> _The request_
Take the lines from the one bearing "Write the build123d" to the one bearing "crest_lead = 0.32", inclusive, and reproduce them exactly; include no other line.

## START

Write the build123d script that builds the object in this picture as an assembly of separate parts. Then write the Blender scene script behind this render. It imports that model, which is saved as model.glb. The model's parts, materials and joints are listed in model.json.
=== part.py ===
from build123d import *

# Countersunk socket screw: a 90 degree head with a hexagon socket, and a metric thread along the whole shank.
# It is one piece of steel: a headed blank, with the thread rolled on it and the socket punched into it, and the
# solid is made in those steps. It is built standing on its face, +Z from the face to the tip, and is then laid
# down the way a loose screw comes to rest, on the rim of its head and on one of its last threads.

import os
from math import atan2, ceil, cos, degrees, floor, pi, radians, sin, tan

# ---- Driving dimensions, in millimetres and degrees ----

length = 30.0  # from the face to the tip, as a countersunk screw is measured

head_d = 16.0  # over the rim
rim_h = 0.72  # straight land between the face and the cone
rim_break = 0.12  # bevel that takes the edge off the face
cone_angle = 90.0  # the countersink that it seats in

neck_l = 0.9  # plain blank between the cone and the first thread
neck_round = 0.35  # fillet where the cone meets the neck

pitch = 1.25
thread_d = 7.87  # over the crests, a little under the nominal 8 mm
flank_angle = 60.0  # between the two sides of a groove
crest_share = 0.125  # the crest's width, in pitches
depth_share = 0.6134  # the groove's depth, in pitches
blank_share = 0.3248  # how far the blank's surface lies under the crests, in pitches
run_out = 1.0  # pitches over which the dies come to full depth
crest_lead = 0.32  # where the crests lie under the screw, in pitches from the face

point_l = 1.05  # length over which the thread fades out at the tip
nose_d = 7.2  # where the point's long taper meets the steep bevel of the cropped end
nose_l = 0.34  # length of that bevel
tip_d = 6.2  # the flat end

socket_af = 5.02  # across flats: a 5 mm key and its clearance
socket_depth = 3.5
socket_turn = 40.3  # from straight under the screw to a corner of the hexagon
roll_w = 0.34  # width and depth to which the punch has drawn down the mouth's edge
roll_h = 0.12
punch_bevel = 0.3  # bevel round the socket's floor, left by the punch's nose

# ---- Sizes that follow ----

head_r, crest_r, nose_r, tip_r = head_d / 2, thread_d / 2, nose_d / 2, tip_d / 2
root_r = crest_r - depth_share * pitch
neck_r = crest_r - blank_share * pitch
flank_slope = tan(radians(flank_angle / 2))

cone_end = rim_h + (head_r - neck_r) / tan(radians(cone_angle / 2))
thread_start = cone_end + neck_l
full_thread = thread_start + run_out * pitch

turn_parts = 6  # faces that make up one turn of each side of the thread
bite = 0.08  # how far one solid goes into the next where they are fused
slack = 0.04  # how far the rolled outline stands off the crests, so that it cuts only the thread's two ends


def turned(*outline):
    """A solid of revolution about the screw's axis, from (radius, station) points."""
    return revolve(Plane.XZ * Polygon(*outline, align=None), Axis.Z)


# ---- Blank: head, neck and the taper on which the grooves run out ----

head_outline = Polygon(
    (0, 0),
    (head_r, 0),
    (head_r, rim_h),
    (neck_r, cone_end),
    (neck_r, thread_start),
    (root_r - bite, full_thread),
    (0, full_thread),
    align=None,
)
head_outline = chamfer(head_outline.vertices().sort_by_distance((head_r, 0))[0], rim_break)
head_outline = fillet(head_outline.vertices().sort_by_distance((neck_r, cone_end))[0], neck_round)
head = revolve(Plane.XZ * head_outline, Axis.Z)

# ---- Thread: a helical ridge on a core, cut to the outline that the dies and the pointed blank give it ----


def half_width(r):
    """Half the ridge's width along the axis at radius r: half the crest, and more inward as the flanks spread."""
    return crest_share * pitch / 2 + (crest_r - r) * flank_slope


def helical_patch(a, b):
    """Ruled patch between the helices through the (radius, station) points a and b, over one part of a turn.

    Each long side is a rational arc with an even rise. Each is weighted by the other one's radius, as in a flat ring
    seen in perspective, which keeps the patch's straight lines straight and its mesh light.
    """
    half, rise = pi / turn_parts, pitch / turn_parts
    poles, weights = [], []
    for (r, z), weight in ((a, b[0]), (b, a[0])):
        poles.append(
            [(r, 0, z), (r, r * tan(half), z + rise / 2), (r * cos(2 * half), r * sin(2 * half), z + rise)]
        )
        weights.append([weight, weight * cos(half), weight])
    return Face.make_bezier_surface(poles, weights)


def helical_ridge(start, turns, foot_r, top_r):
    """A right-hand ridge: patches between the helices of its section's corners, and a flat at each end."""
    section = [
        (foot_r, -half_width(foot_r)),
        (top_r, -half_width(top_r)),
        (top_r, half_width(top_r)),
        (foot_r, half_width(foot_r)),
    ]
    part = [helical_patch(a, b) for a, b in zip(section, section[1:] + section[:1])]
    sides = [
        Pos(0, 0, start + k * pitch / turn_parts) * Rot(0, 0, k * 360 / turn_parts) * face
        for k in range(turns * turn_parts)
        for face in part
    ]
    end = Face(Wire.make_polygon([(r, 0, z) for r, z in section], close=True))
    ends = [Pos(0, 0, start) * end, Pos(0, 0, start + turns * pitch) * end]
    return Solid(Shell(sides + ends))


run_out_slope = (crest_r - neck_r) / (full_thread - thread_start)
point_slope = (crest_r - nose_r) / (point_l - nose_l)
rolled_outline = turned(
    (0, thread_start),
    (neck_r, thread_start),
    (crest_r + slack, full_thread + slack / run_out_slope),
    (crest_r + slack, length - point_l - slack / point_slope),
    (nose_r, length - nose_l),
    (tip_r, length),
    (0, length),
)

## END
## START

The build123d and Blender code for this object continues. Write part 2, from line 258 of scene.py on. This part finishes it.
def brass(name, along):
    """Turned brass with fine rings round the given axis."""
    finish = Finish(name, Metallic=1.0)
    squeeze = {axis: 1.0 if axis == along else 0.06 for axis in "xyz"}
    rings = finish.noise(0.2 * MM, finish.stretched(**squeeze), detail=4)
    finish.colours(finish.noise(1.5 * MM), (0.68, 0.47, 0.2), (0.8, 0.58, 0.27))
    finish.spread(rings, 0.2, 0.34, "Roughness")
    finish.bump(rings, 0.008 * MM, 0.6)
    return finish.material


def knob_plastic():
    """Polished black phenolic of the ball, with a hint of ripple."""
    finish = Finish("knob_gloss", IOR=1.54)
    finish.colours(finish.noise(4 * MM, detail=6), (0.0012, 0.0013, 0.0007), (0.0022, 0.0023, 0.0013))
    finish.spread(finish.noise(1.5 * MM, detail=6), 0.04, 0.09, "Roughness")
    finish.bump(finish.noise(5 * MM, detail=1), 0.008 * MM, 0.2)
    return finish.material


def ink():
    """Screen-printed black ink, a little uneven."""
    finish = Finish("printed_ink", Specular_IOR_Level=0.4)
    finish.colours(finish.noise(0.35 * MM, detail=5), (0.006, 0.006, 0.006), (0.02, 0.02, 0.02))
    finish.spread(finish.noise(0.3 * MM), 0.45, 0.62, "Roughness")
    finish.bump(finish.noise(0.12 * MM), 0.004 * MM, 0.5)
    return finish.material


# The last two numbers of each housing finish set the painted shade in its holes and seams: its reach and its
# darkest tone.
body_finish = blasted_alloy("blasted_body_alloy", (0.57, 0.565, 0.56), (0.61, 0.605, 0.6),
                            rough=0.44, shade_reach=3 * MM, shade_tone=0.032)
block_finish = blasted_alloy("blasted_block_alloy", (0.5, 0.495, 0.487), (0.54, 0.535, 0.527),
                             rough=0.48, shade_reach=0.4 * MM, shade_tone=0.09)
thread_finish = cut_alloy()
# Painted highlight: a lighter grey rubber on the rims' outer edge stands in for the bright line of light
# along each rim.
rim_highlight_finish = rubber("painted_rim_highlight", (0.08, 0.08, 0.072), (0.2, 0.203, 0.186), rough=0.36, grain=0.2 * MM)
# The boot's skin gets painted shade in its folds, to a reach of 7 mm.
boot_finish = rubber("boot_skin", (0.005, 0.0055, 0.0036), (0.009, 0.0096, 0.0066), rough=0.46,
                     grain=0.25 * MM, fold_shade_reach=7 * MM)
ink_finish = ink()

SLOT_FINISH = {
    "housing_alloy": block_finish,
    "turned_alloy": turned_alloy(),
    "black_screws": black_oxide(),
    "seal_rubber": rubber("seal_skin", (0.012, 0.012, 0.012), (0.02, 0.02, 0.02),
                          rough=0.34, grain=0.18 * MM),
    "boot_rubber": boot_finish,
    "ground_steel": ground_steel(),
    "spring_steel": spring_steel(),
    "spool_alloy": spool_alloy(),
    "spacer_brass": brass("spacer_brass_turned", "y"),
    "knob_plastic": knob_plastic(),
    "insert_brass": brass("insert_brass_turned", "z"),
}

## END

> _Result of this task_
Write the build123d script that builds the object in this picture as an assembly of separate parts. Then write the Blender scene script behind this render. It imports that model, which is saved as model.glb. The model's parts, materials and joints are listed in model.json.
=== part.py ===
from build123d import *

# Countersunk socket screw: a 90 degree head with a hexagon socket, and a metric thread along the whole shank.
# It is one piece of steel: a headed blank, with the thread rolled on it and the socket punched into it, and the
# solid is made in those steps. It is built standing on its face, +Z from the face to the tip, and is then laid
# down the way a loose screw comes to rest, on the rim of its head and on one of its last threads.

import os
from math import atan2, ceil, cos, degrees, floor, pi, radians, sin, tan

# ---- Driving dimensions, in millimetres and degrees ----

length = 30.0  # from the face to the tip, as a countersunk screw is measured

head_d = 16.0  # over the rim
rim_h = 0.72  # straight land between the face and the cone
rim_break = 0.12  # bevel that takes the edge off the face
cone_angle = 90.0  # the countersink that it seats in

neck_l = 0.9  # plain blank between the cone and the first thread
neck_round = 0.35  # fillet where the cone meets the neck

pitch = 1.25
thread_d = 7.87  # over the crests, a little under the nominal 8 mm
flank_angle = 60.0  # between the two sides of a groove
crest_share = 0.125  # the crest's width, in pitches
depth_share = 0.6134  # the groove's depth, in pitches
blank_share = 0.3248  # how far the blank's surface lies under the crests, in pitches
run_out = 1.0  # pitches over which the dies come to full depth
crest_lead = 0.32  # where the crests lie under the screw, in pitches from the face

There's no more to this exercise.